This is my sixteenth year in the software industry. But I feel underaccomplished as hell. Since 8 years now, I am a Senior Software Engineer. Whenever the discussion for Principal Software Engineer came up in the previous job, it ended with me feeling like it will take at least a few more years to reach there. Recently I discussed Staff Software Engineer with the manager and even that ended with at least a year’s timeframe.
I have now moved to different company than where I had Principal Engineer discussion, and a different team than where I had Staff Engineer discussion. But I am still a Senior Software Engineer. It feels dreadful to discuss promotion any more.
What’s likely stopping/preventing me from getting promoted is my lack of depth. I have worked so much on breadth and not much on depth. It has also been a task to figure out what I want to work in depth on. Maybe, I just need to work on something — anything — in depth and figure out if it’s my thing, or not. Instead of fantasizing working on shiny things, I could just focus on what’s on my plate and do it better than how I did the previous thing on my plate.
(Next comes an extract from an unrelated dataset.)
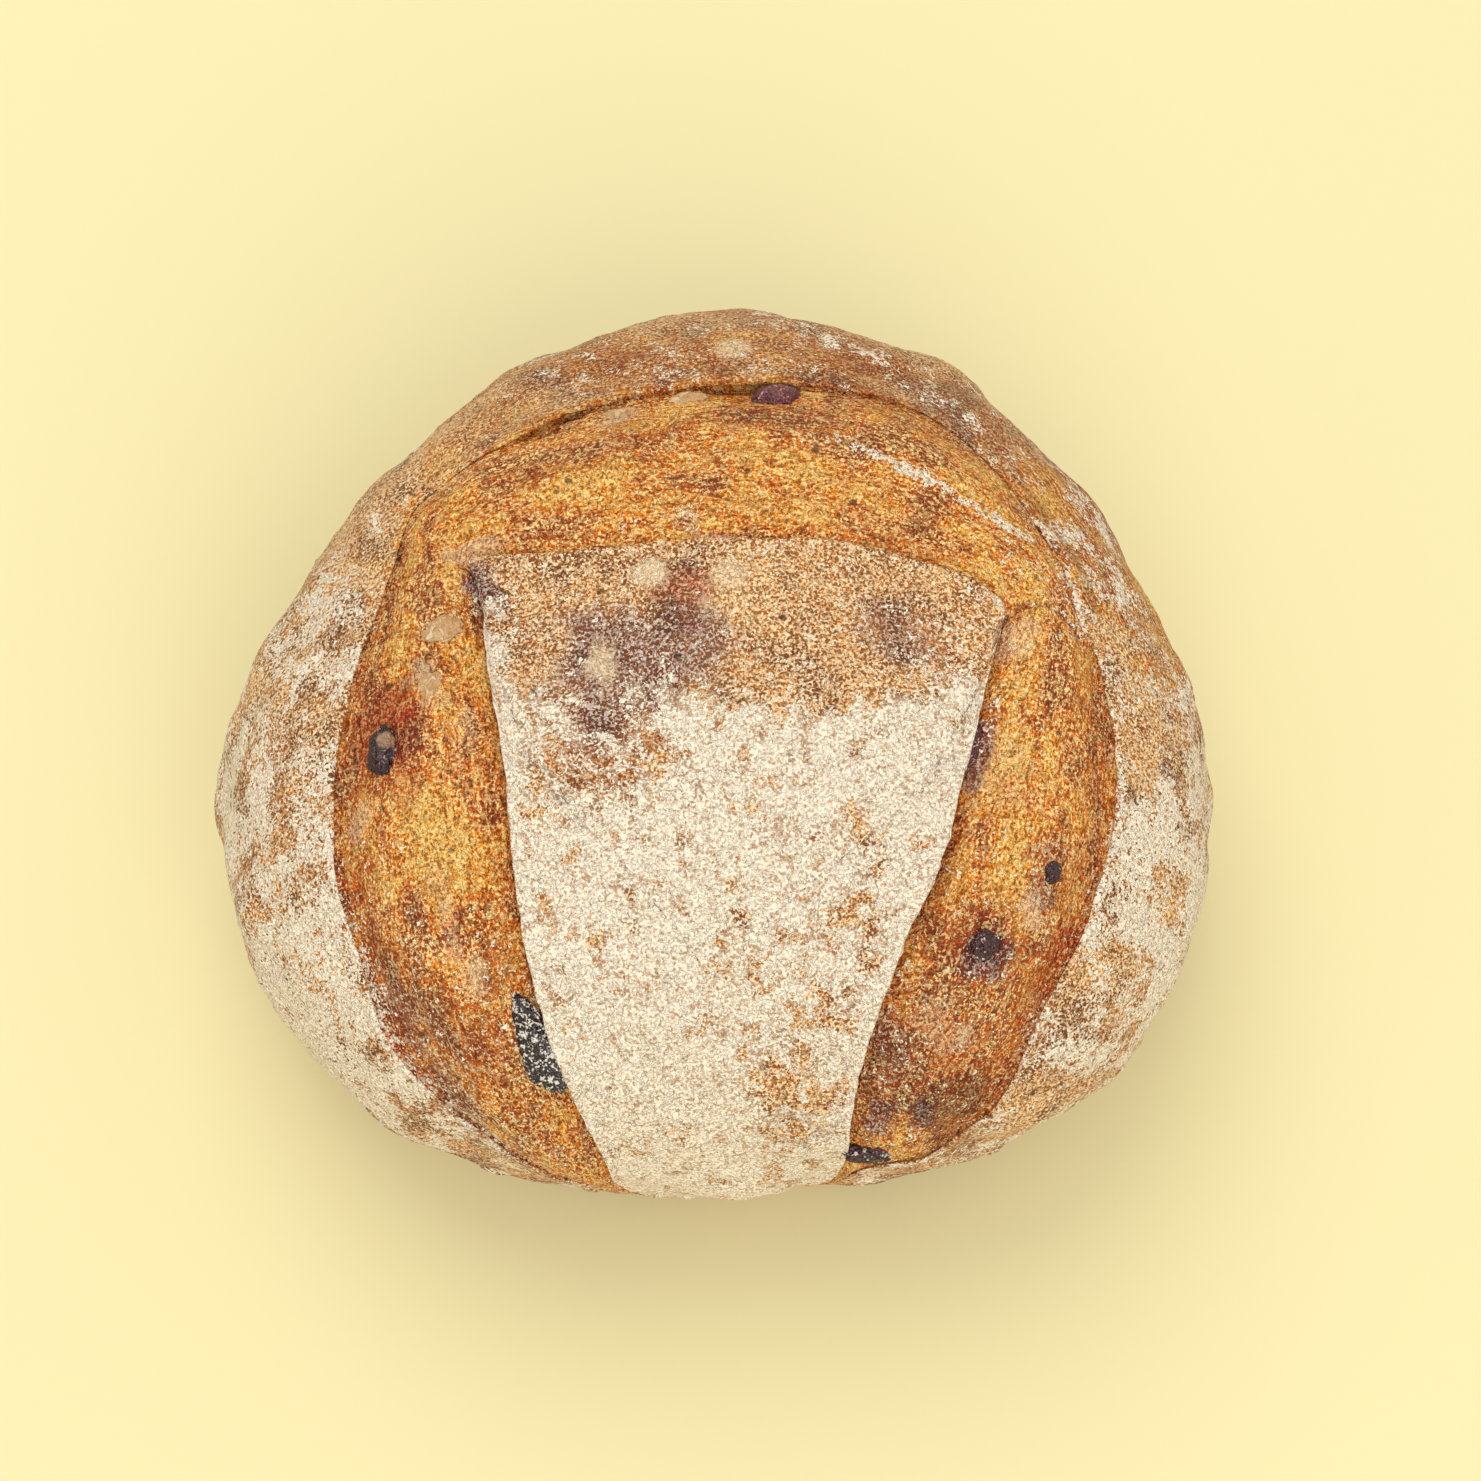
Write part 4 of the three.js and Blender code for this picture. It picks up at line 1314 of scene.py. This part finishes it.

Instead of waiting for the perfect moment, or circumstances, or scenario, I could just do things and pivot when/if it makes sense. Maybe just build things. Or break.
The feeling of being slow in my own eyes is real. But unlike a few years back, I have also started believing that everyone progresses at their own pace. No two people’s careers can be same or comparable. There’s always so much going in a person’s life that never makes it to their CV or LinkedIn, but defines how their CV will get shaped.
The past year was an eye-opener for me as I realized that I can do more and faster than I thought I was capable of. During the next year, I would like to carry this learning and try not to get distracted by a million other interesting things happening in my domain so that instead of building more breadth, I could gain more depth!